* **Available data**
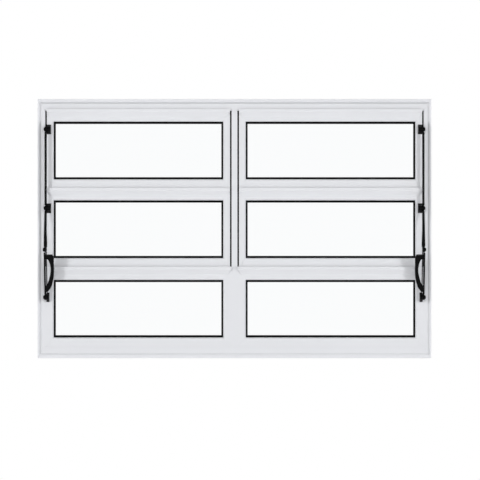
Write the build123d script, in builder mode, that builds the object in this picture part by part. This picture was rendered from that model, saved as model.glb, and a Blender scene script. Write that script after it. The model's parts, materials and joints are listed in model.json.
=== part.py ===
# Pivot window: aluminium frame, two columns of linked pivoting sashes over fixed panes.
# X runs to the right seen from the room, the room is on the -Y side, Z is up.
# Z = 0 is the underside of the sill body, Y = 0 is the sashes' pivot plane.

import os
from math import atan2, degrees, hypot

from build123d import *

# Overall frame
overall_width = 1200
overall_height = 790
lip_width = 9
lip_thickness = 2
lip_setback = 6
front_depth = 14
back_depth = 34
frame_wall = 1.6
head_height = 26.5
sill_height = 25.5
sill_fall = 5
jamb_width = 14.5
mullion_width = 17.8
face_chamfer = 6.5
jamb_chamfer = 3
jamb_flare = 3

# Sashes
running_gap = 5
sash_height = 235
sash_depth = 28
stile_width = 20.5
top_rail = 28.5
bottom_rail = 30.5
sash_wall = 1.6
pocket_depth = 8
pocket_width = 12
lip_bevel = 3
lap_height = 10
lap_thickness = 2
lap_ramp = 7
lap_ramp_length = 14

# Fixed lower row
transom_height = 31
fixed_bottom_rail = 28.5

# Glass and seals
glass_thickness = 4
glass_cover = 7
gasket_sight = 5
pile_width = 6
pile_rub_gap = 0.5

# Sash pivots
pivot_drop = 4
pivot_radius = 4
pivot_reach = 10
pivot_clearance = 0.06
boss_half = 7
pin_end_gap = 0.6

# Lugs and rods
lug_overhang = 0.4
lug_width = 13.3
lug_height = 29
lug_pin_reach = 14
lug_pin_rise = 69
lug_eye_radius = 7.5
pin_radius = 3.5
pin_clearance = 0.06
nut_across_corners = 12
nut_thickness = 3.2
layer_gap = 0.3
rod_thickness = 3
rod_width = 10
rod_eye_radius = 7
eye_relief = 1.5
lap_gap = 0.2
neck_thickness = 3
link_swell = 5.2
link_swell_start = 20

# Lever and its link
fulcrum_drop = 83.5
fulcrum_offset = 0.5
fulcrum_width = 8.5
link_drop = 126
link_lean = 33.7
open_pivot_clearance = 1.2
lever_hub_radius = 8
hub_thickness = 4.5
lever_depth = 12
limb_inset = 0.2
limb_thickness = 2.3
limb_spread = 6.8
slot_foot = 36
crossbar_drop = 16
crossbar_height = 12.8
grip_reach = 28.5
grip_band = 10.5
grip_foot = 16

# Wall fixings
fixing_radius = 3
fixing_inset_top = 122
fixing_inset_bottom = 122
fixing_depth = 22

# Positions that follow from the sizes above
body_half = overall_width / 2 - lip_width
body_height = overall_height - 2 * lip_width
daylight_half = body_half - jamb_width
mullion_half = mullion_width / 2
head_under = body_height - head_height
sash_front = -front_depth
sash_back = sash_depth - front_depth
sash_left = daylight_half - running_gap
sash_right = mullion_half + running_gap
sash_pitch = sash_height + running_gap
sash_top = head_under - running_gap
sash_base = sash_top - sash_height
pivot_z = sash_top - sash_height / 2 - pivot_drop
transom_top = sash_top - 2 * sash_pitch
pane_outer = sash_left - stile_width
pane_inner = sash_right + stile_width
lap_front = front_depth + lap_ramp
fixed_pane_top = transom_top - transom_height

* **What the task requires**
Only a number is wanted: how many lines contain "from"?

* **Correct output**
5